En el paseo marítimo se acerca una pareja y me dice:
– ¿Eres el taxista ese del blog?
– ¿Qué es un blog? – contesto.
En realidad, esta frase es la primera que pronuncio en los dos últimos días. Tras semejante mutismo, mis cuerdas vocales parecen haberse convertido en sogas alrededor del cuello.
En los dos últimos días no he salido de la cabaña más que para hacer fotos y comer. Ni siquiera para esto último he necesitado pronunciar palabra alguna. Simplemente me sentaba en la misma mesa del mismo restaurante de siempre, esperaba al mismo camarero de siempre y al acercarse, le señalaba con el dedo el mismo plato combinado de la misma carta de siempre.

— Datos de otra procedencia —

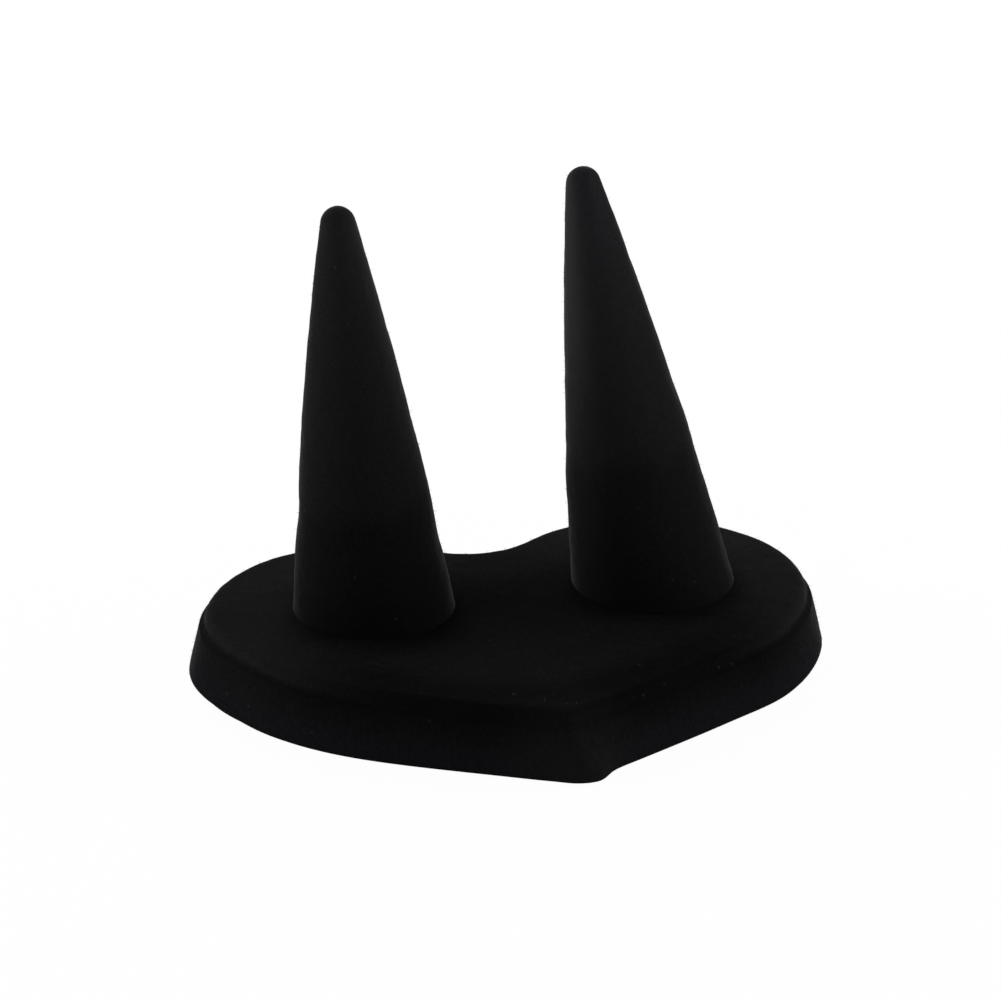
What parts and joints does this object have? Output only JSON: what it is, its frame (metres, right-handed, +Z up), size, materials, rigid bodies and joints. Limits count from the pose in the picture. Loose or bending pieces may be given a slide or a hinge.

Ayer, mientras engullía con devoción mi segunda paella del día, escuché decirle al otro camarero:
– El de la mesa 3 solo puede ser guiri, sordomudo o gilipollas.
– O las tres cosas – le siguió el otro.
Cada vez que me daba la espalda le hacía una foto. Puede que le utilice como personaje para mi novela. Es calvo y con bigote. Podría pasar, pues, como usuario prototípico de mi taxi.
Después de comer siempre me encierro en mi cabaña a escribir. Ahora estoy escribiendo desde mi cabaña. Escribo. Estoy escribiendo. Escribo.
A intervalos, como digo, salgo a hacer fotos. Las Fallas ya se quemaron, así que fotografío a los lugareños, de espaldas, sin que se den cuenta. Luego, en mi cabaña, miro las fotos y fantaseo con sus vidas. Algunos también saldrán en mi novela. Toqueteo a las mujeres bonitas con el puntero del PhotoShop. Amplío sus ojos. Invierto sus labios. Coloreo sus labios. Le adjunto otra capa con los míos.
Y mi taxi bien, gracias. Permanece aparcado a mi vera, de vacaciones. Le tengo con los faros mirando al mar, por si aparece de repente una sirena nadando en medio de la noche.
Y las olas bien, gracias. No me acerco porque prefiero no tocar la saliva que desprenden al romperse en la línea de esta playa. Porque si probara la saliva dulce de esas olas ahora sé que no regresaría a Madrid en la puta vida.